-- start of Data supplied --

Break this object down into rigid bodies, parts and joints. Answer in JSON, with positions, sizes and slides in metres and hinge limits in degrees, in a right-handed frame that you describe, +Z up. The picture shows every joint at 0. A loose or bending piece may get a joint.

-- end of Data supplied --
-- start of Data supplied --

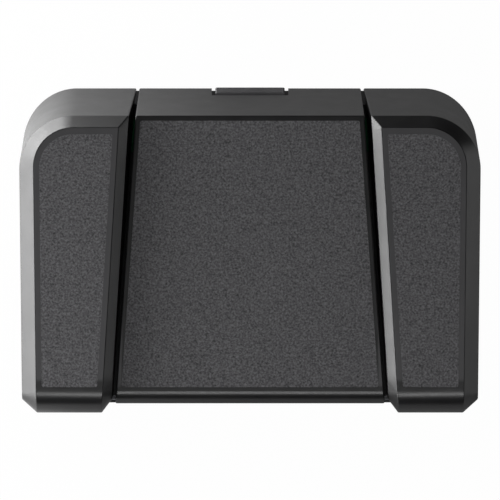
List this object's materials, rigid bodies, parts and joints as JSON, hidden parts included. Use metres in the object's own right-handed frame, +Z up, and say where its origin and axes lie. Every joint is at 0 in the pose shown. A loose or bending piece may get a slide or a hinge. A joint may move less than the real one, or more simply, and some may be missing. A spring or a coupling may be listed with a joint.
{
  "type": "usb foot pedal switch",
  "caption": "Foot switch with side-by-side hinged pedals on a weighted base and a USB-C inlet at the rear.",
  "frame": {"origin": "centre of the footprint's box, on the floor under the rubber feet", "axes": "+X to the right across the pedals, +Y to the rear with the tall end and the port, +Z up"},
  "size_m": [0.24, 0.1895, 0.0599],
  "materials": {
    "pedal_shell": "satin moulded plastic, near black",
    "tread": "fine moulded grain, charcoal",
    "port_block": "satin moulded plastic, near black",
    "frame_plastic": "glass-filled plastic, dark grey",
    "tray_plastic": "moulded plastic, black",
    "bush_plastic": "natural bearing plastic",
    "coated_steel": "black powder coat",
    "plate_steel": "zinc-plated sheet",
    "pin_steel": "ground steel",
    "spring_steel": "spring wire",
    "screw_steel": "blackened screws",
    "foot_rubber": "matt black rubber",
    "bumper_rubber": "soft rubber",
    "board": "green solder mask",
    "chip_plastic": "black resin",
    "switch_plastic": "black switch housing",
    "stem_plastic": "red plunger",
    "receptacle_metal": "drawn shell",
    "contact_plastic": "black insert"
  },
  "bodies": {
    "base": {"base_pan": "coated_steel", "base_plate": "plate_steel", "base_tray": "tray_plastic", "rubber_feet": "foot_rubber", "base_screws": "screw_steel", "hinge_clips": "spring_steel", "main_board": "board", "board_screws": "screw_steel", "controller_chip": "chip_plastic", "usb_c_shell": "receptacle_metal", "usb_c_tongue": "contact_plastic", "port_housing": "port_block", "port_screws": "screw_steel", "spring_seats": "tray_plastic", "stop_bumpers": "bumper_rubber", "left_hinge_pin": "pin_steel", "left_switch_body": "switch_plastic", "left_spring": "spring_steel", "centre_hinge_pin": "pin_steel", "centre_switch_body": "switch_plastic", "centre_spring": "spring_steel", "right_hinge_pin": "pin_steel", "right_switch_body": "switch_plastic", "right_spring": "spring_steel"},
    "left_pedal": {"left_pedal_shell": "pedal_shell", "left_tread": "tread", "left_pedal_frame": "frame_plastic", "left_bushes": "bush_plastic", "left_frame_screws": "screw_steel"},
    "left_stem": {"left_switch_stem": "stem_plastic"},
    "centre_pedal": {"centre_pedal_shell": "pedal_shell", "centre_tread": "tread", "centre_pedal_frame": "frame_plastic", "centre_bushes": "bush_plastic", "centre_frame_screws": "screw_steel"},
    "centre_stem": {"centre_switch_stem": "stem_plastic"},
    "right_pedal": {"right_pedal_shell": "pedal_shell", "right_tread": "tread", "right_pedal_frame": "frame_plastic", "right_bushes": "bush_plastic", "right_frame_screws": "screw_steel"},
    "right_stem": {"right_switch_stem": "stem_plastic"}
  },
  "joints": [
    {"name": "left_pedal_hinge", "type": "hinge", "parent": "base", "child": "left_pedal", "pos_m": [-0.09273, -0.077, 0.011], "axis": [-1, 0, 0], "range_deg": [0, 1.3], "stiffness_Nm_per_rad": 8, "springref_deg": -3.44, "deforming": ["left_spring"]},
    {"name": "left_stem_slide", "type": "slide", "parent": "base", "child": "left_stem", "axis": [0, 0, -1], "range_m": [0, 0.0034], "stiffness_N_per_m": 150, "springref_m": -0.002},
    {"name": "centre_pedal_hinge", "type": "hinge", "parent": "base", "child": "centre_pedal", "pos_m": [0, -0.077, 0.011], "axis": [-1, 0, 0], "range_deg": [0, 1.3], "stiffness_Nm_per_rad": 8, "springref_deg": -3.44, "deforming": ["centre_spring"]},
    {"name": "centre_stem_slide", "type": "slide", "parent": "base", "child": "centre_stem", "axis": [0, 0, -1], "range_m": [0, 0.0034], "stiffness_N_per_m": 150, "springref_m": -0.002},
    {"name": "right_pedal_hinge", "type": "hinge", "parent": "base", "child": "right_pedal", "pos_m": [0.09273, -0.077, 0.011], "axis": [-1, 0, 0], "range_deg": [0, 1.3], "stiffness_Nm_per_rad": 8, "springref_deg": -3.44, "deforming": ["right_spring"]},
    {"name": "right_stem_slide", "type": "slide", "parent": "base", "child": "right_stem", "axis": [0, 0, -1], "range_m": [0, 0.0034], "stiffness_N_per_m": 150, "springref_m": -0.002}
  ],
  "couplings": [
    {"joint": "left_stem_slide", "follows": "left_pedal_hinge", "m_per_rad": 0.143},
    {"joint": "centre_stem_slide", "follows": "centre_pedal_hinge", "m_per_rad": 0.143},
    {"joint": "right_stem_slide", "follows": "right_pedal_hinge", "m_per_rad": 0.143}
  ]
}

-- end of Data supplied --
-- start of Data supplied --

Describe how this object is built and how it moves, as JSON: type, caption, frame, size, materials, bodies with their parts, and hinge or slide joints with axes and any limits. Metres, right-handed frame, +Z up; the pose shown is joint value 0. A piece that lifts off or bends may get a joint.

-- end of Data supplied --

Written task: Filter the listing above by the word "origin"; copy each line that passes.

Written answer:
List this object's materials, rigid bodies, parts and joints as JSON, hidden parts included. Use metres in the object's own right-handed frame, +Z up, and say where its origin and axes lie. Every joint is at 0 in the pose shown. A loose or bending piece may get a slide or a hinge. A joint may move less than the real one, or more simply, and some may be missing. A spring or a coupling may be listed with a joint.
  "frame": {"origin": "centre of the footprint's box, on the floor under the rubber feet", "axes": "+X to the right across the pedals, +Y to the rear with the tall end and the port, +Z up"},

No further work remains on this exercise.